Podziałało, ale dalej patrzyły na mnie z pewną dozą niepewności 😀
Zresztą i tak nie rozstanę się z moimi ukochanymi scrubami na dobre, raczej wyznaczę im plan na cały tydzień w kolejności alfabetycznej 😀
Aby wyjaśnić Wam dlaczego ów „magiczny” kamień się nie ściera musiałabym zagłębić się w pewien rodzaj alchemii, a przynajmniej w strukturę glinki, z której jest wykonany. Musicie więc mi wybaczyć, że nie będę mogłam Wam tego wyjaśnić, jednak jeśli ktoś z Was zna się na tych sprawach chętnie zagłębię się w temat.
W każdym razie co wiem na pewno, to to, że kamień peelingujący jest wyjątkowo trwały i jeśli chcecie go odświeżyć wystarczy, że włożycie go do piekarnika na 250 stopni na około 30 minut.
Na trudne plamy
Jeśli tak jak ja kochacie kurkumę czy buraki, któregoś dnia mierzycie się z problemem plam na dłoniach. No chyba, że w przeciwieństwie do mnie stosujecie rękawiczki, jednak ja od czasu jednego z filmików nie jestem w stanie tego robić i zawsze kończę z nieźle brudnymi dłońmi. A uwierzcie mi – doczyszczenie ich to nie lada wyzwanie. Podwójnie większe jeśli dotyczy Waszych dzieci! Chyba każda mama zna to uczucie, gdy jej urocza pociecha radośnie pomagająca jej w kuchni lub ogródku, pozostawiona na 3 sekundy odwraca się do Was cała umorusana. Dziecko szczęśliwe, jednak kiedyś przychodzi ten trudny moment, gdy decydujecie się wyczyścić swojego szkraba. Konia z rzędem każdemu, kto bez problemu i krzyku ze strony potomstwa sprawnie wykonuje tę czynność!
Co prawda nie próbowałam w przypadku owych słodkich maluszków, ponieważ jeszcze ich nie posiadam ( mimo, że uwielbiam), jednak sama bawiąc się z moim kotem w ogródku, ubrudziłam się na kolanie z trawy.

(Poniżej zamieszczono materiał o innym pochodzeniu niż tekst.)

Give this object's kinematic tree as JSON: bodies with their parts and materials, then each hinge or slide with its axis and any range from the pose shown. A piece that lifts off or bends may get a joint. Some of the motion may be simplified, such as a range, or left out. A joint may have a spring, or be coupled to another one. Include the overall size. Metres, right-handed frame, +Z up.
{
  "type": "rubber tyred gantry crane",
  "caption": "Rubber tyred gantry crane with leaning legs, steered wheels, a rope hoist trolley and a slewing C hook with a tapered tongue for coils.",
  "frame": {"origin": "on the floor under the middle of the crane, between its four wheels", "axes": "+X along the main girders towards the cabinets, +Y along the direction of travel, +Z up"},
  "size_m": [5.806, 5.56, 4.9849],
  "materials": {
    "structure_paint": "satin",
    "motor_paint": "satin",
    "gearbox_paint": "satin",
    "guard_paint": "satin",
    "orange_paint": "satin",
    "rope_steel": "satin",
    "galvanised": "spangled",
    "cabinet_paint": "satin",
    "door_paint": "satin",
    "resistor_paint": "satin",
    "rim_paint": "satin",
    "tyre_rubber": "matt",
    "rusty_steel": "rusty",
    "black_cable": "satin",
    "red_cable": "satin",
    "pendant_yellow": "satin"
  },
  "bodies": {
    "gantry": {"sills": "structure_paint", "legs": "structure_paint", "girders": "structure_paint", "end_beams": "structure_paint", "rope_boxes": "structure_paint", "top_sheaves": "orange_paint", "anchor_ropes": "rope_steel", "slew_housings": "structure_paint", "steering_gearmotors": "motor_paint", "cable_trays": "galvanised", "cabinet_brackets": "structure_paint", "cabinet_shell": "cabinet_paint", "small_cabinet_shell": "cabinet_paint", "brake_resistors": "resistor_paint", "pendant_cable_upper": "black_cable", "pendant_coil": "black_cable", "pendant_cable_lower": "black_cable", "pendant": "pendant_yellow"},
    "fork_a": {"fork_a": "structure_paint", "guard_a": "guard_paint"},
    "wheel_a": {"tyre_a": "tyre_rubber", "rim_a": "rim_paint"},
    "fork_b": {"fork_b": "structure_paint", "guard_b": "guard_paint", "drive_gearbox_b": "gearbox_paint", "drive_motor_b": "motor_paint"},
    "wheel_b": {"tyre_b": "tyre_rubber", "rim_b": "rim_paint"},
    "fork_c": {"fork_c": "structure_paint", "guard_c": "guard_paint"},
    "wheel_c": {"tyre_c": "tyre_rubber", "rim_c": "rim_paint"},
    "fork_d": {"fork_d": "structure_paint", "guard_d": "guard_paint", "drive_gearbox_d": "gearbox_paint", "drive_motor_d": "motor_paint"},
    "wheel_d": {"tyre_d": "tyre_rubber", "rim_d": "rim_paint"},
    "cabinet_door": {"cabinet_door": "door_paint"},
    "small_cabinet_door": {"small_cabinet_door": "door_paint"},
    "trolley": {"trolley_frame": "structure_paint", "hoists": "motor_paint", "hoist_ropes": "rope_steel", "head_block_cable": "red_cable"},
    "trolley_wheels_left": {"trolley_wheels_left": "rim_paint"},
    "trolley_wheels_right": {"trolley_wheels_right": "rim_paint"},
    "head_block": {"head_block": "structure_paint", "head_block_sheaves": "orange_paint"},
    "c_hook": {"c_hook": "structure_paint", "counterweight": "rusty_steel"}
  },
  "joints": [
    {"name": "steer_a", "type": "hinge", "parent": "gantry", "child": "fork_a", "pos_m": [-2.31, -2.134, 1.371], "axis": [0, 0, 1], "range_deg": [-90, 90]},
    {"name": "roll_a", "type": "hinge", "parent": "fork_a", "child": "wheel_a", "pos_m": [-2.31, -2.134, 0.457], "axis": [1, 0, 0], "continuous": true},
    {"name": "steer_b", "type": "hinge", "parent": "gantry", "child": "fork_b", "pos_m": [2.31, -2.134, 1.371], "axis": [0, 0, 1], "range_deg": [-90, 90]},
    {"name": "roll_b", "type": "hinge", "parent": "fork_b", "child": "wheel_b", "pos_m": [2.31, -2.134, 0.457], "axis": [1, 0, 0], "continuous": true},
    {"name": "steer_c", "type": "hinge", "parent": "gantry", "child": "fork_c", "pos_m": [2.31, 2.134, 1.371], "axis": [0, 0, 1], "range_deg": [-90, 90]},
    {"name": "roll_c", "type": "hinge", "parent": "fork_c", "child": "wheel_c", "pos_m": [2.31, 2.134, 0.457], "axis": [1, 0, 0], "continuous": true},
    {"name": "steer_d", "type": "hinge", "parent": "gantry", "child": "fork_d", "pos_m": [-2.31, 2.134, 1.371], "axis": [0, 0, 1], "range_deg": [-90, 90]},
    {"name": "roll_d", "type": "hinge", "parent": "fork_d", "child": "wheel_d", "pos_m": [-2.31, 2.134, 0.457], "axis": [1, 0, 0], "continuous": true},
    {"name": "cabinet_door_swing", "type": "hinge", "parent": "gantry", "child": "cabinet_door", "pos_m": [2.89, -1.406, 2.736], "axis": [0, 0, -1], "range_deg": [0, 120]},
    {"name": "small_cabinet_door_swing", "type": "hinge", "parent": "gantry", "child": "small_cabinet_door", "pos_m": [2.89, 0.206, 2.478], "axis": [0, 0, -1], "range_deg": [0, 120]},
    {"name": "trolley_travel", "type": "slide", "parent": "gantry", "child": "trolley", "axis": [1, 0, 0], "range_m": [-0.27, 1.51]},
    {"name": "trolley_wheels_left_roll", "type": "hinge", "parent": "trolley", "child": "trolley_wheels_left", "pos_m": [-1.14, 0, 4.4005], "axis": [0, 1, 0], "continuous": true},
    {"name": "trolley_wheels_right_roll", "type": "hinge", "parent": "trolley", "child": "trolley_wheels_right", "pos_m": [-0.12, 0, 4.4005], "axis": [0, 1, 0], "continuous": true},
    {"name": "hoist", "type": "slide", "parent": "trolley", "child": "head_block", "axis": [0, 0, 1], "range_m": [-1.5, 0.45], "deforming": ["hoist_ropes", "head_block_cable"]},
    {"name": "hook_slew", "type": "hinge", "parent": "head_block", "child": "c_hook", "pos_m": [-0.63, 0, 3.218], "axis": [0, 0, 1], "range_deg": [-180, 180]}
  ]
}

Stosując się do sugestii producenta bez większych przykrości udało mi się usunąć tą „niespodziankę”. Również czosnek czy cebula zniknie z Waszych dłoni po gotowaniu.

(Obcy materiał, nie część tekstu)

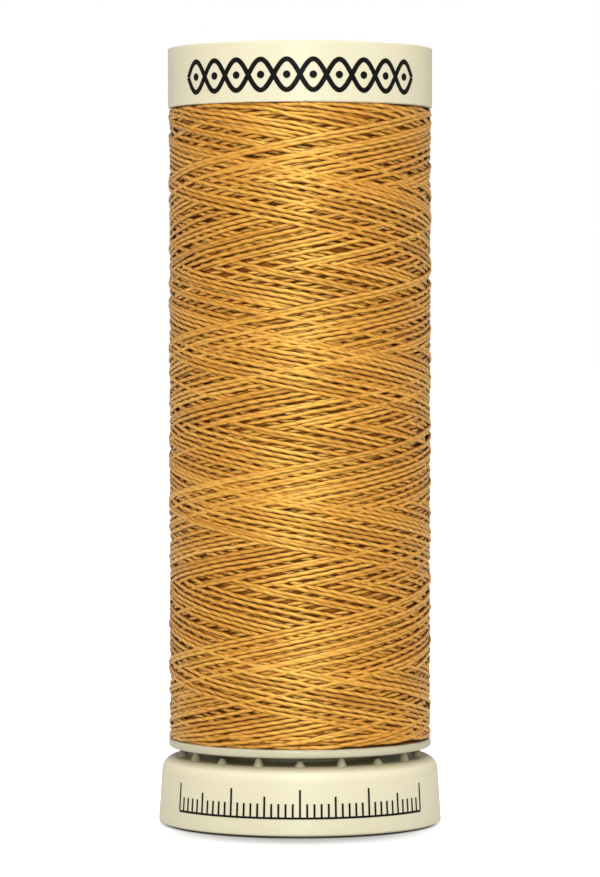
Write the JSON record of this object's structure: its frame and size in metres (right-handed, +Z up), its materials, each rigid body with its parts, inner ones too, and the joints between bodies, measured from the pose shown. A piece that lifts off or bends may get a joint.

Jak dla mnie to naprawdę świetna wiadomość, bo sporo gotuje, nawet czasem przed ważnym wyjściem więc pragnę by moje dłonie mi pachniały gotowaniem 🙂
Kamień peelingujący możecie spokojnie stosować już u niemowląt, by wypielęgnować ich maleńkie stópki, czy też u starszych dzieciach plamy po pisakach czy maminych szminkach.
Podsumowanie
Jeśli, tak jak ja wcześniej, nie mieliście okazji próbować kamienia peelingującego na sobie koniecznie czas to zmienić! Jest on znacznie więcej niż przyjemnym peelingiem, tak jak pisałam wyżej i napewno będzie nim zachwyceni! skorzysta na tym cała rodzina. W kwestii peelingu, jeśli chcecie kupić mały i duży dla całej rodziny, najpewniej byłoby wyparzać po każdym użyciu, jednak nie jest to zalecane. Ja jestem mocno pedantyczna w tym względzie, jednak pewnie po własnym dziecku mogłabym kamienia nie myć po każdym użyciu. Więc tak jak widzicie zależy to w 100% od Was i nie ma wpływu na szybkość zużywania kamienia. Dlatego jestem pewna, że ten zakup będzie bardzo udanym i czekam na Wasze komentarze!